=== WHAT NEEDS TO BE DONE ===
Starting with the line that contains "Write part 3" and stopping after the line that contains "return (1 - (level", output every line exactly as it stands.

Rows from a 3D modeling dataset:
=-=-=-=-=
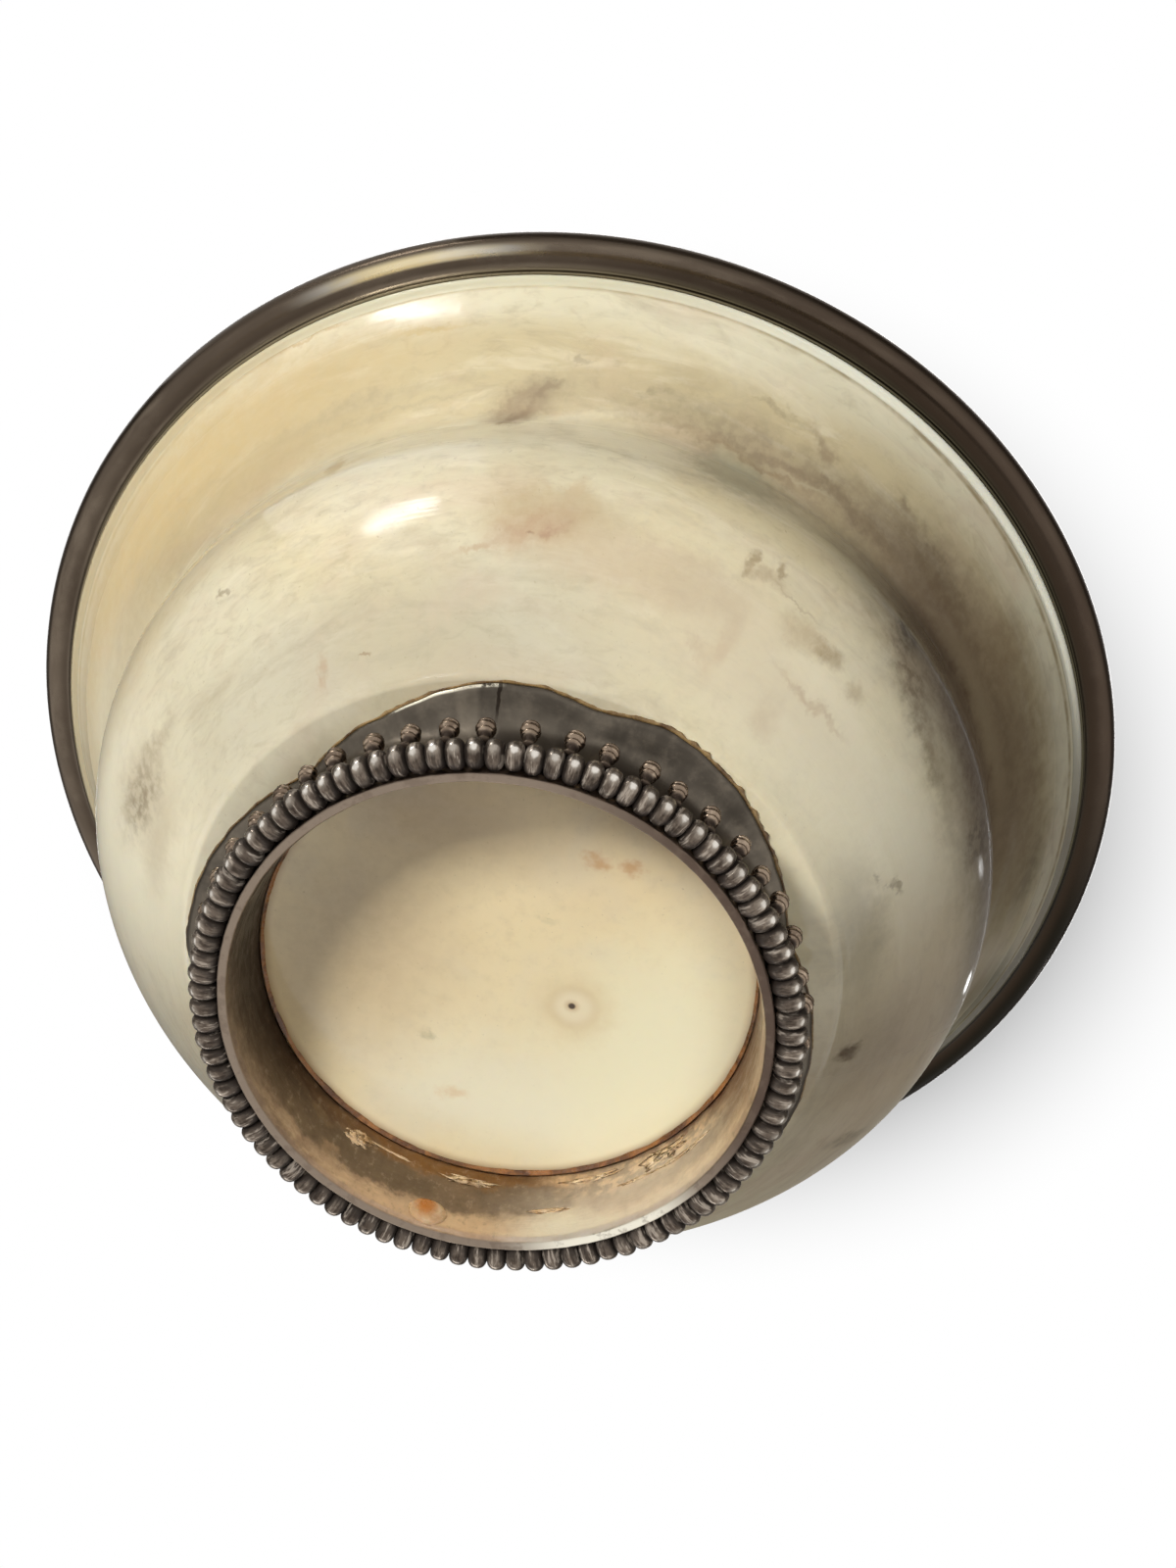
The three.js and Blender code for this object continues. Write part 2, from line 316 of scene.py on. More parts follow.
def newTree(name, inputs):
    tree = bpy.data.node_groups.new(name, "GeometryNodeTree")
    tree.interface.new_socket("Geometry", in_out="INPUT", socket_type="NodeSocketGeometry")
    for label, kind in inputs:
        tree.interface.new_socket(label, in_out="INPUT", socket_type="NodeSocket" + kind)
    tree.interface.new_socket("Geometry", in_out="OUTPUT", socket_type="NodeSocketGeometry")
    return tree, tree.nodes.new("NodeGroupInput").outputs


# Real mesh with its material, as the tree's last step
def closeTree(tree, mesh, material):
    smooth = addNode(tree, "GeometryNodeSetShadeSmooth", mesh)
    real = addNode(tree, "GeometryNodeRealizeInstances", smooth.outputs[0])
    finish = tree.nodes.new("GeometryNodeSetMaterial")
    feed(tree, finish.inputs["Geometry"], real.outputs[0])
    feed(tree, finish.inputs["Material"], material)
    end = tree.nodes.new("NodeGroupOutput")
    feed(tree, end.inputs[0], finish.outputs[0])


def gridOf(tree, columns, rows):
    grid = tree.nodes.new("GeometryNodeMeshGrid")
    feed(tree, grid.inputs["Vertices X"], columns)
    feed(tree, grid.inputs["Vertices Y"], rows)
    index = tree.nodes.new("GeometryNodeInputIndex").outputs[0]
    column = sums(tree, "FLOOR", sums(tree, "DIVIDE", index, rows))
    row = sums(tree, "SUBTRACT", index, times(tree, column, rows))
    return grid.outputs[0], column, row


def movedTo(tree, mesh, place):
    node = tree.nodes.new("GeometryNodeSetPosition")
    feed(tree, node.inputs["Geometry"], mesh)
    feed(tree, node.inputs["Position"], place)
    return node.outputs[0]


def joinedUp(tree, mesh):
    node = tree.nodes.new("GeometryNodeMergeByDistance")
    feed(tree, node.inputs["Geometry"], mesh)
    node.inputs["Distance"].default_value = 1e-6
    return node.outputs[0]


# A number from -1 to 1, drawn for each bead or post
def drawn(tree, index, seed):
    node = tree.nodes.new("FunctionNodeRandomValue")
    node.data_type = "FLOAT"
    node.inputs[2].default_value = -1.0
    node.inputs[3].default_value = 1.0
    feed(tree, node.inputs["ID"], index)
    feed(tree, node.inputs["Seed"], seed)
    return node.outputs[1]


def storedAs(tree, mesh, name, value):
    node = tree.nodes.new("GeometryNodeStoreNamedAttribute")
    node.data_type = "FLOAT"
    feed(tree, node.inputs["Geometry"], mesh)
    node.inputs["Name"].default_value = name
    feed(tree, node.inputs["Value"], value)
    return node.outputs[0]


def wobbled(tree, mesh, depth, scale, seed):
    place = tree.nodes.new("GeometryNodeInputPosition").outputs[0]
    shift = addNode(tree, "ShaderNodeCombineXYZ", seed, seed, seed).outputs[0]
    pattern = cloud(tree, vectorSums(tree, "ADD", place, shift), 1.0, 3)
    feed(tree, pattern.inputs["Scale"], scale)
    height = times(tree, sums(tree, "SUBTRACT", pattern.outputs[0], 0.5), depth)
    normal = tree.nodes.new("GeometryNodeInputNormal").outputs[0]
    push = addNode(tree, "ShaderNodeVectorMath", normal, operation="SCALE")
    feed(tree, push.inputs["Scale"], height)
    node = tree.nodes.new("GeometryNodeSetPosition")
    feed(tree, node.inputs["Geometry"], mesh)
    feed(tree, node.inputs["Offset"], push.outputs[0])
    return node.outputs[0]


# A profile turned about the cup's axis, with a slight hand-made unevenness
def makeTurnedTree():
    tree, start = newTree("turnedPiece", (("Steps", "Int"), ("Unevenness", "Float"),
                                          ("Pattern Scale", "Float"), ("Seed", "Float"),
                                          ("Material", "Material")))
    count = addNode(tree, "GeometryNodeAttributeDomainSize", start["Geometry"]).outputs[0]
    columns = sums(tree, "ADD", start["Steps"], 1)
    grid, column, row = gridOf(tree, columns, count)
    sample = tree.nodes.new("GeometryNodeSampleIndex")
    sample.data_type = "FLOAT_VECTOR"
    feed(tree, sample.inputs["Geometry"], start["Geometry"])
    feed(tree, sample.inputs["Value"], tree.nodes.new("GeometryNodeInputPosition").outputs[0])
    feed(tree, sample.inputs["Index"], row)
    point = addNode(tree, "ShaderNodeSeparateXYZ", sample.outputs[0])
    angle = times(tree, sums(tree, "DIVIDE", column, start["Steps"]), math.tau)
    across = times(tree, point.outputs[0], sums(tree, "COSINE", angle))
    along = times(tree, point.outputs[0], sums(tree, "SINE", angle))
    place = addNode(tree, "ShaderNodeCombineXYZ", across, along, point.outputs[2])
    mesh = joinedUp(tree, movedTo(tree, grid, place.outputs[0]))
    mesh = wobbled(tree, mesh, start["Unevenness"], start["Pattern Scale"], start["Seed"])
    closeTree(tree, mesh, start["Material"])
    return tree


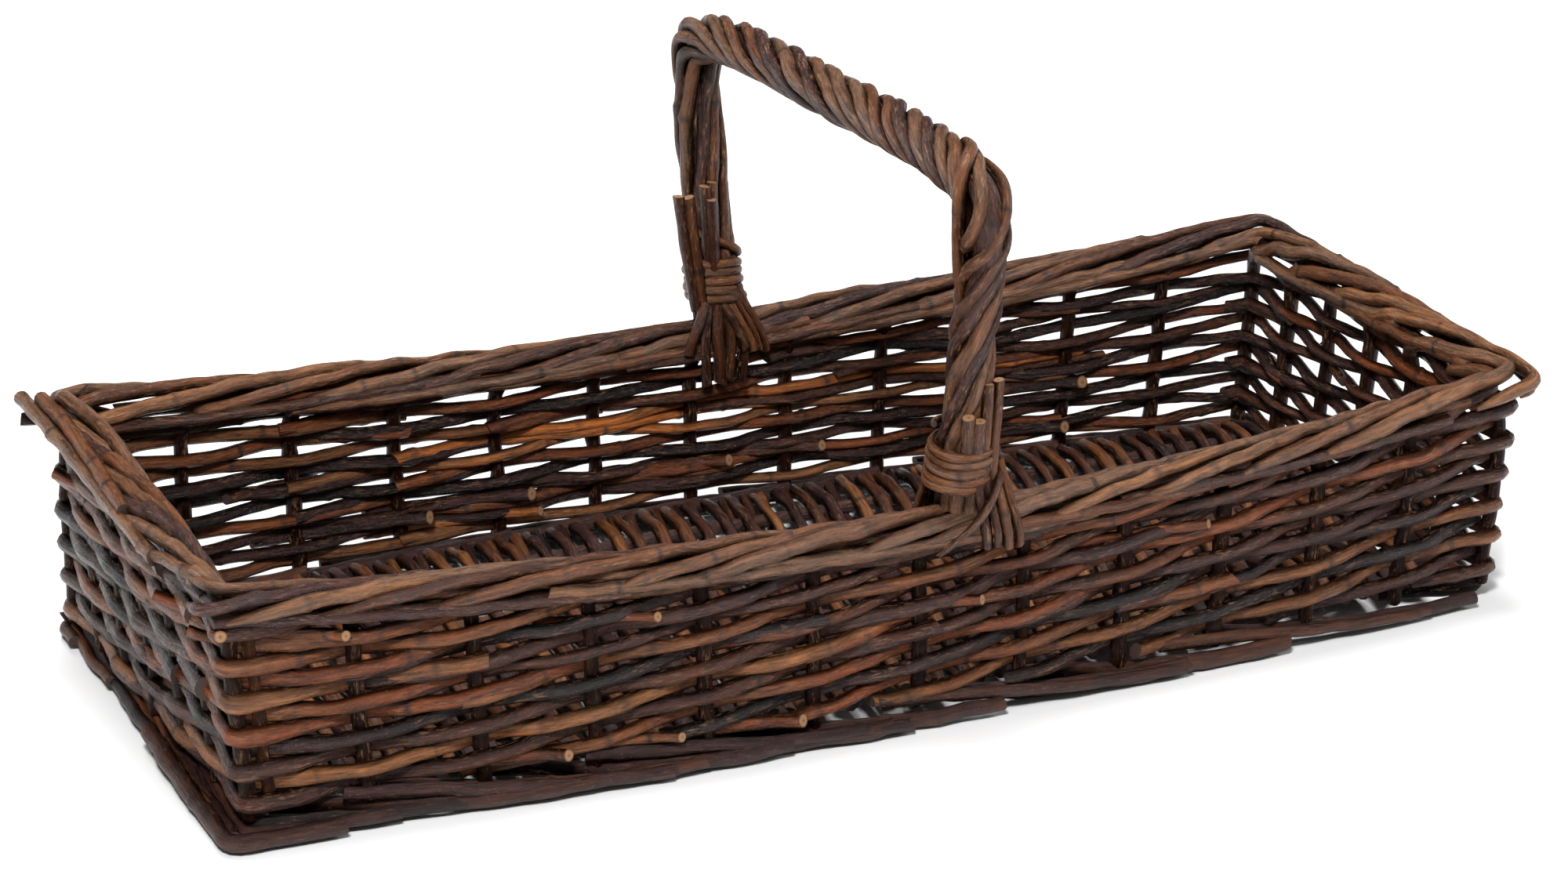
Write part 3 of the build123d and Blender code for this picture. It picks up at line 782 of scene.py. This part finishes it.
def climbing_height(place, row):
    """Heights of a rod that is in this row at the front's left end."""
    level = np.clip(row + CLIMB_ROWS * np.interp(place, CLIMB_PLACES, CLIMB_SHARES), 0, MAIN_ROWS - 1)
    low = np.minimum(level.astype(int), MAIN_ROWS - 2)
    heights = np.array([row_height(place, ("main", k)) for k in range(MAIN_ROWS)])
    each = np.arange(len(level))
    return (1 - (level - low)) * heights[low, each] + (level - low) * heights[low + 1, each]


def climb_place(share):
    """Where on the front the rods have climbed by this share."""
    return float(np.interp(share, CLIMB_SHARES[::-1], CLIMB_PLACES[::-1]))


# The handle's bow goes in beside each long wall's middle stake: its place, and the gap to the bow
BOW_GAP = HANDLE_X / LONG_BAY
BOWS = [(LONG_BAYS / 2, -BOW_GAP), (LOOP / 2 + LONG_BAYS / 2, BOW_GAP)]


def held_by_bow(place):
    """Keeps a weaver on the same side of the middle stake and the bow beside it."""
    for middle, gap in BOWS:
        d = np.mod(place - middle + LOOP / 2, LOOP) - LOOP / 2
        towards = d * np.sign(gap)
        inside = (towards > 0) & (towards < 1)
        moved = np.clip((towards - abs(gap)) / (1 - abs(gap)), 0, 1)
        place = np.where(inside, place - d + np.sign(gap) * moved, place)
    return place


# Over its first and last stretch, in bays, a weaver rises over the one before it and sinks below
# the next
LAP = 1.3
LAP_RISE = 1.5


def wander(rng, s, size, wave):
    """A slow drift of a weaver, with its size and the length of its waves in mm."""
    return ripple(int(rng.integers(1 << 30)), s * ROUGH_BAY, wave) * size


def weaver(bundle, start, end, parity, height_at, thick, tip, tone, butt, push=1.0):
    """A weaving rod from one place on the loop to another, in front of one upright and behind
    the next. It starts with its butt and ends with its tip, a little past an upright."""
    rng = bundle.rng
    first = start - butt / bay_length(start)
    s = np.linspace(first, end, int((end - first) * ROUGH_BAY / PATH_STEP))
    swing = np.cos(np.pi * (held_by_bow(s) + parity))
    swing = np.where(s < start, swing[np.searchsorted(s, start)], swing)
    out = swing * push * np.interp(s % LOOP, *CREST_TABLE)
    out = out + wander(rng, s, 0.35, 90)
    leaving = ease((start + 0.12 - s) * bay_length(start) / 12)
    out = out + np.sign(swing[0]) * leaving * 1.4
    height = height_at(s)
    height = height + LAP_RISE * (1 - ease((s - start) / LAP)) - LAP_RISE * ease((s - end + LAP) / LAP)
    height = height + wander(rng, s, 0.45, 130)
    swell = soften(np.where(wall_index(s) == LEFT, LEFT_WALL_SWELL, 1.0), 12)
    bundle.rod(soften(loop_points(s, out, height), 3), thick, tip, tone, step=2.6, swell=swell)


def wall_tone(rng):
    return float(rng.choice(WALL_TONES, p=WALL_TONE_SHARES) + rng.normal(0, 0.05))


def weave_front(bundle, rng):
    """Climbing rods, which pass round both corners where they meet them within the rows."""
    for row in range(-CLIMB_ROWS, MAIN_ROWS):
        if row >= 0:
            left = WALLS[LEFT].start + int(rng.integers(2, 5)) + rng.uniform(0.05, 0.2)
        else:
            left = climb_place((-row - 0.2) / CLIMB_ROWS)
        if row + CLIMB_ROWS < MAIN_ROWS:
            right = -int(rng.integers(2, 4))
        else:
            right = climb_place((MAIN_ROWS - 0.6 - row) / CLIMB_ROWS)
        cuts = [right, left]
        if left - right > 9:
            cuts.insert(1, round(right + (left - right) * rng.uniform(0.4, 0.6)))
        for start, end in zip(cuts[:-1], cuts[1:]):
            reach = 0.12 if end == left else 1.12
            weaver(bundle, start, end + reach, row % 2, lambda place: climbing_height(place, row),
                   rng.uniform(*ROD_THICK[FRONT]), rng.uniform(0.8, 0.95), wall_tone(rng),
                   rng.uniform(3, 9))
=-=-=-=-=
=== RESULT ===
Write part 3 of the build123d and Blender code for this picture. It picks up at line 782 of scene.py. This part finishes it.
def climbing_height(place, row):
    """Heights of a rod that is in this row at the front's left end."""
    level = np.clip(row + CLIMB_ROWS * np.interp(place, CLIMB_PLACES, CLIMB_SHARES), 0, MAIN_ROWS - 1)
    low = np.minimum(level.astype(int), MAIN_ROWS - 2)
    heights = np.array([row_height(place, ("main", k)) for k in range(MAIN_ROWS)])
    each = np.arange(len(level))
    return (1 - (level - low)) * heights[low, each] + (level - low) * heights[low + 1, each]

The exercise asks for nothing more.